For instance, Rhapsody, an online music seller, offers twenty times the number of titles that Walmart does. Similarly, bookseller Amazon and DVD renter Netflix offer twenty times the titles of their conventional competitors. Over 20 percent of the sales of these online companies are of things you can’t find at the competitors.

Anderson believes, furthermore, that diversity is growing, and there’s money to be made from the 80 percent of customers left out by the 80-20 rule—those people seeking things ranked in the long tail. He argues that the supply of increased diversity will stimulate demand for even more diversity so that the curves will get fatter.


Just as the needs of mass production encouraged broadcasting the same ads to everyone, the current marketing needs of business will drive diversity. Sellers want qualified buyers—ones who are interested and able to buy their products. Therefore, they like niche magazines or other outlets that prequalify the buyers.

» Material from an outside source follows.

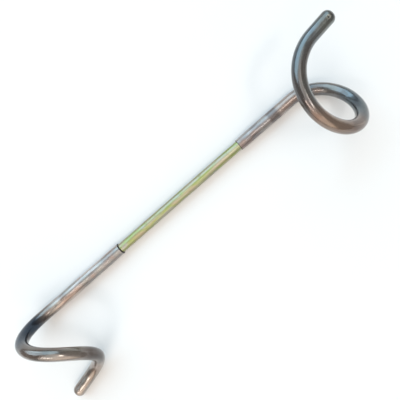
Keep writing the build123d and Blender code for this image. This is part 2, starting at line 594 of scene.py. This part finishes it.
def pale_floor():
    """One plain matt floor under the lowest point of the part."""
    bpy.ops.object.select_all(action="DESELECT")
    bpy.ops.mesh.primitive_plane_add(size=FLOOR_SIZE, location=(0, 0, cad_low.z))
    floor = bpy.context.object
    floor.name = "floor"
    matt = {"Base Color": rgb(0.8, 0.8, 0.8), "Roughness": 0.9}
    floor.data.materials.append(new_finish("pale_floor", matt)[0])


def softbox(name, zenith, azimuth, size, radiance, colour):
    """A rectangular light, placed by its angle from straight up and its turn about Z, in degrees.

    Its size is given as at one metre, and grows with its distance.
    """
    angle, turn = math.radians(zenith), math.radians(azimuth)
    aim = Vector((math.sin(angle) * math.cos(turn), math.sin(angle) * math.sin(turn), math.cos(angle)))
    light = bpy.data.lights.new(name, "AREA")
    light.shape = "RECTANGLE"
    light.size = size[0] * LIGHT_REACH
    light.size_y = size[1] * LIGHT_REACH
    light.energy = radiance * math.pi * light.size * light.size_y
    light.color = colour
    box = bpy.data.objects.new(name, light)
    box.location = aim * LIGHT_REACH
    box.rotation_euler = aim.to_track_quat("Z", "Y").to_euler()
    bpy.context.scene.collection.objects.link(box)


def soft_room():
    """Dim, faintly warm light, the same from every side."""
    world = bpy.data.worlds.new("soft_room")
    bpy.context.scene.world = world
    world.use_nodes = True
    background = world.node_tree.nodes["Background"]
    background.inputs["Color"].default_value = rgb(1.0, 0.94, 0.88)
    background.inputs["Strength"].default_value = 0.42


pale_floor()
soft_room()
softbox("top_light", 5, 280, (0.9, 0.9), 1.05, (1.0, 0.97, 0.93))
softbox("cool_fill", 50, 88, (1.6, 0.95), 2.3, (0.58, 0.83, 1.0))
softbox("warm_fill", 55, 235, (1.4, 0.9), 1.2, (1.0, 0.9, 0.8))
softbox("cream_window", 24, 300, (0.26, 0.11), 10.0, (1.0, 0.95, 0.88))
softbox("white_window", 38, 209, (0.42, 0.08), 11.0, (1.0, 0.96, 0.91))

camera = bpy.data.objects.new("camera", bpy.data.cameras.new("camera"))
camera.data.sensor_width = CAMERA_SENSOR
camera.data.lens = CAMERA_LENS
camera.data.clip_start = CAMERA_NEAREST
camera.location = CAMERA_PLACE
camera.rotation_euler = [math.radians(turn) for turn in CAMERA_TURNS]
bpy.context.scene.collection.objects.link(camera)
bpy.context.scene.camera = camera
bpy.context.scene.view_settings.view_transform = "Standard"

Just as a Google reader is searching for the answer to a problem, the Google advertiser is searching for people needing his solution. Therefore, he wants the material attracting the reader to be as specific as possible. In other words, we’re getting more diversity not just because we might like it, but also because sellers use it as a tool to sort through the population in search of buyers. Our media are becoming bigger and far more diverse. Magazines, already very diverse, represent a glimpse of the future. Viewers are going to gain more control over what they watch and when they watch it. Advertisers had better learn to flirt.